I am unsure what will become of the GOP in the wake of this election and while I am hoping we don't get Trump, I assume nothing til they call the election, and even then I don't know what he and his true believers will actually do if things don't wind up in his favor. I'm really nervous about what comes after the election, from a messy election night and following lawsuits to domestic terrorism.

At work we use the Simpsons term "cris-a-tunity". And I think, for both parties, this is that. This isn't as bad as it can get, but it sure as hell is a canary in the coal mine.

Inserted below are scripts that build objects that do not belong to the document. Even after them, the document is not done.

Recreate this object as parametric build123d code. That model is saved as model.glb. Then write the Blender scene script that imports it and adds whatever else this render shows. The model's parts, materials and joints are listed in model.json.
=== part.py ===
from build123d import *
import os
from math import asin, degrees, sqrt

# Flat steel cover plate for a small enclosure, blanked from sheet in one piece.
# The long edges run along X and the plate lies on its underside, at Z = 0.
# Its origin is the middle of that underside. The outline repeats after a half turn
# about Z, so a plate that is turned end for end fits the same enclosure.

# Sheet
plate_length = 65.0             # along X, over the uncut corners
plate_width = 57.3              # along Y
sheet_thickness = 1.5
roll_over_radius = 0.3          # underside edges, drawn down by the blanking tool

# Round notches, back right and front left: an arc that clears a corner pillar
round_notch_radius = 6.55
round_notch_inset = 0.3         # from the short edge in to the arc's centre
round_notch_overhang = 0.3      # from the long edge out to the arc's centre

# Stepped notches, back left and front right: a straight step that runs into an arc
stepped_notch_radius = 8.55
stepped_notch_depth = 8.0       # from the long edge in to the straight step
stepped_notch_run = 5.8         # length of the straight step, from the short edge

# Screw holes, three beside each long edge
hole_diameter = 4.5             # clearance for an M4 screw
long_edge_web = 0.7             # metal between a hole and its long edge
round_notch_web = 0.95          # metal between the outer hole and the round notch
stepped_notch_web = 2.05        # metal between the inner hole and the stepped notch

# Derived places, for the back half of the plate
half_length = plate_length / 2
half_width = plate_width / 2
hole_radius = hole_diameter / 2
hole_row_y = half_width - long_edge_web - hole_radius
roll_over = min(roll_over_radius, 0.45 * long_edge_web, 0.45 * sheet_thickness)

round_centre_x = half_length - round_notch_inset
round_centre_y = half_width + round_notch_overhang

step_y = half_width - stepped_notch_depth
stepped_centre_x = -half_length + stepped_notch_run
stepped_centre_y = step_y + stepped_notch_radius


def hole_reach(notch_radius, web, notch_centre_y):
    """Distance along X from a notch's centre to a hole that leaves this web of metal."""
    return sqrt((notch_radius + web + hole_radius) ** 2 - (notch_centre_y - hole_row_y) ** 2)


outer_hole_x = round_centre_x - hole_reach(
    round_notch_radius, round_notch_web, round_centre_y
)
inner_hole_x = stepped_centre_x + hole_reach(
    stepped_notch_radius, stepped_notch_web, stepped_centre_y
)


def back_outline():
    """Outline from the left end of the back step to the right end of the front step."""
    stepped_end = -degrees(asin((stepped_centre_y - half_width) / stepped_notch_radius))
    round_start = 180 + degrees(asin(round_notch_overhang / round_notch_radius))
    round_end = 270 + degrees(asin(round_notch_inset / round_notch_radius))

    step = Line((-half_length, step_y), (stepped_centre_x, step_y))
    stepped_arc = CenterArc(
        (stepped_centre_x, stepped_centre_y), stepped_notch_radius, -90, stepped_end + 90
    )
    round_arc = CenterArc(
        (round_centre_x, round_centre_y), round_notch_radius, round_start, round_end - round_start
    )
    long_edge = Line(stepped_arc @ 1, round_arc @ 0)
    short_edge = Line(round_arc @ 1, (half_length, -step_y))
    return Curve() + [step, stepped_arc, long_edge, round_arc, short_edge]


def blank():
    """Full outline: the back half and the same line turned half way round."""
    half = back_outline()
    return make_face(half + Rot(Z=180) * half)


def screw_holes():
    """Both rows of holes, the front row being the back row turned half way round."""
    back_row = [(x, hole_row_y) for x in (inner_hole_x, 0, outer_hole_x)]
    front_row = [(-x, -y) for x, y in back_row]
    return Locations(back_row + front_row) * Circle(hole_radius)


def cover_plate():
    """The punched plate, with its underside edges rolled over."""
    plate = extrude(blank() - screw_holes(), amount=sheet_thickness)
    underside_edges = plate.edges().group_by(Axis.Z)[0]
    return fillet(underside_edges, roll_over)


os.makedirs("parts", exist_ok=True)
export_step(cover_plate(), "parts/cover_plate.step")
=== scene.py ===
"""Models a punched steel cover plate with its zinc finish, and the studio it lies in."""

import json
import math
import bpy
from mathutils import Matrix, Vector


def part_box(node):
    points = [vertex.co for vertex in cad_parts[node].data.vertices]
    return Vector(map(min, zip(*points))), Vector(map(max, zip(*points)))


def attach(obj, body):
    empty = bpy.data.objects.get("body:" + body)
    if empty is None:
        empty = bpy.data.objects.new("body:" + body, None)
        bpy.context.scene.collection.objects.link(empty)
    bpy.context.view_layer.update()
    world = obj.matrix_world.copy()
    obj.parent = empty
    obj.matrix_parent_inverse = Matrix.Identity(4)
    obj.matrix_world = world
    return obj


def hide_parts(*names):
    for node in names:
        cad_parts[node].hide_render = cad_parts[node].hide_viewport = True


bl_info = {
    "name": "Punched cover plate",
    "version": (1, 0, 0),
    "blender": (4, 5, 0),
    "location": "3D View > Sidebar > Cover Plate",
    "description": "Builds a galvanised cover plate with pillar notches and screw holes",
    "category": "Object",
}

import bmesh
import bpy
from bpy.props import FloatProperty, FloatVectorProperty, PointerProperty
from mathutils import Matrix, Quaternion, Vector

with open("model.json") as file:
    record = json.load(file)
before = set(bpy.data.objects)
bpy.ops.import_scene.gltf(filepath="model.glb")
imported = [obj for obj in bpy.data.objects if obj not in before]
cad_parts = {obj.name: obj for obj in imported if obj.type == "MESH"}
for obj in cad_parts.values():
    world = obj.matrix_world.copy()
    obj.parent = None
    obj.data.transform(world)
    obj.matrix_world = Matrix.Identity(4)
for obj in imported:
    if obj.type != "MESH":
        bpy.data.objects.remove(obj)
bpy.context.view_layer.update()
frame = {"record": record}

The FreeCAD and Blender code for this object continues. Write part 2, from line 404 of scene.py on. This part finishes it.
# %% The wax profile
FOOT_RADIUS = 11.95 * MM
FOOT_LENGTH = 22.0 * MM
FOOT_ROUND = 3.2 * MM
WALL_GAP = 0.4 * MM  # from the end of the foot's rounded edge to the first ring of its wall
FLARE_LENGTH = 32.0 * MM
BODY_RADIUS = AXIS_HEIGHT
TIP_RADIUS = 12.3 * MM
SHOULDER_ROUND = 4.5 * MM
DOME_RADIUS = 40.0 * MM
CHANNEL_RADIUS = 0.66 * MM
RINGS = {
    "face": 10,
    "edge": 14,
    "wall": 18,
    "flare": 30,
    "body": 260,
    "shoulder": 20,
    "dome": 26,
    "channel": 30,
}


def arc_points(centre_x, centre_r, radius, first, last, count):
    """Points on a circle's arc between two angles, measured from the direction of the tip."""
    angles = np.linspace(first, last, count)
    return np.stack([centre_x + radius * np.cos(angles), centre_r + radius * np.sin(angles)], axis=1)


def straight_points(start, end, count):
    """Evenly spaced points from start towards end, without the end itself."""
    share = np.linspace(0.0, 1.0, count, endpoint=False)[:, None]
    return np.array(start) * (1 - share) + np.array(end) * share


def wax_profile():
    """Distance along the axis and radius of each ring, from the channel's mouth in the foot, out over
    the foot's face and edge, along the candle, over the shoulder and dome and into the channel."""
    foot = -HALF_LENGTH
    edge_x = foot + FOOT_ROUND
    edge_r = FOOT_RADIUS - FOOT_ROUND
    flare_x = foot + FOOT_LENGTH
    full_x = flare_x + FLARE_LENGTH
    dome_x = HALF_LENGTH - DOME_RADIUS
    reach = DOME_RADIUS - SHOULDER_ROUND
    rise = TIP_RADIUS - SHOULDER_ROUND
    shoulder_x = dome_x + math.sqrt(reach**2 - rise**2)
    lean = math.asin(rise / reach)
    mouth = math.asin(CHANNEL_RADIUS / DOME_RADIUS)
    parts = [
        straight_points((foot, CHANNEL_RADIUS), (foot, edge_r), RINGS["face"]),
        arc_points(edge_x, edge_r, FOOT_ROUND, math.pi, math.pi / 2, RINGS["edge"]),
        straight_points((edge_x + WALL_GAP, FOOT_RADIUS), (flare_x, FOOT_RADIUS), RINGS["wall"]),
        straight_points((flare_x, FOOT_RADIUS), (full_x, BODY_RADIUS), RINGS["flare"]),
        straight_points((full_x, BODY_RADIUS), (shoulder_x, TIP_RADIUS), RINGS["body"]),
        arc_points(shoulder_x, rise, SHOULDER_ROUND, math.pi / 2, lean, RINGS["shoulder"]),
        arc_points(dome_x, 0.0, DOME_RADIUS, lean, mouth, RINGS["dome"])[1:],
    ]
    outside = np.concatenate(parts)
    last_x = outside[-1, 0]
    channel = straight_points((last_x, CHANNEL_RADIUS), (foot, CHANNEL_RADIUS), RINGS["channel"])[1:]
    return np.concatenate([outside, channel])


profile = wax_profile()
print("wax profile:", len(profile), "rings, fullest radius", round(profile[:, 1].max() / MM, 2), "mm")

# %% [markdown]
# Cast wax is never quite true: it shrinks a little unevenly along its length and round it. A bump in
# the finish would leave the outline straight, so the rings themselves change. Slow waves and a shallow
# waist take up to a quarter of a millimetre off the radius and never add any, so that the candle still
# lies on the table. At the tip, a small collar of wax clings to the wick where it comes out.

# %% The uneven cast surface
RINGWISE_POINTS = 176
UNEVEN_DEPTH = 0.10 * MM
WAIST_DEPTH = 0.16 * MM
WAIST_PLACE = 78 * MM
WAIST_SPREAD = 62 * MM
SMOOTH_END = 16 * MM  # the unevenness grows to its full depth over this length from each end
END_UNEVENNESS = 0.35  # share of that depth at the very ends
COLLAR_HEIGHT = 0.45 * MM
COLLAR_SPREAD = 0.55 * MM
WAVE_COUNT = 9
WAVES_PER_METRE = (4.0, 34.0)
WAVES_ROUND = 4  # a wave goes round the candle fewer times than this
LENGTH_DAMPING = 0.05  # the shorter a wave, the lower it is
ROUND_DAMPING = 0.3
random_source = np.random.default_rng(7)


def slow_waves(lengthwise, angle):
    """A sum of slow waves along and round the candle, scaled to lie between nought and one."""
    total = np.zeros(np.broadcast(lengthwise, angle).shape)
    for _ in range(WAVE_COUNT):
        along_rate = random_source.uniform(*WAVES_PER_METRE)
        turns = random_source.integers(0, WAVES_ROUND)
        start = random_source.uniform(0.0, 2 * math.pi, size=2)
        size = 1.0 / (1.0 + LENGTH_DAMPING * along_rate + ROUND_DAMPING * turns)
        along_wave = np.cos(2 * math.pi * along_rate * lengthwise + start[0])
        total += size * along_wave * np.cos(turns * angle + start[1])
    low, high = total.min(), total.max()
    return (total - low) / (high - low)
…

Both parties can consider how this occurred and work to address it immediately. And it's not going to be easy, because the stuff that IS easy is how we got here. And the GOP has the extra hurdle of deciding whether it wants to try to reintegrate, purge the Trump-types or rebrand under a new name.

It's very depressing.

But I don't think you're alone, and I think if the right people get together and really analyze how we got here and - most importantly - honestly face up to what they have done and said to get to this point, then strive to not play to those baser instincts, provide a vision of a future rather than clinging to some imaginary time when America was great, not bunkering when they feel anxiety but seek solutions - and, man, address the fact that America is, in fact, leaving it's own behind and creating massive class divides even as it's driven wedges into the racial divide - there's a chance for a much stronger party that actually should claim the mantle of Lincoln again.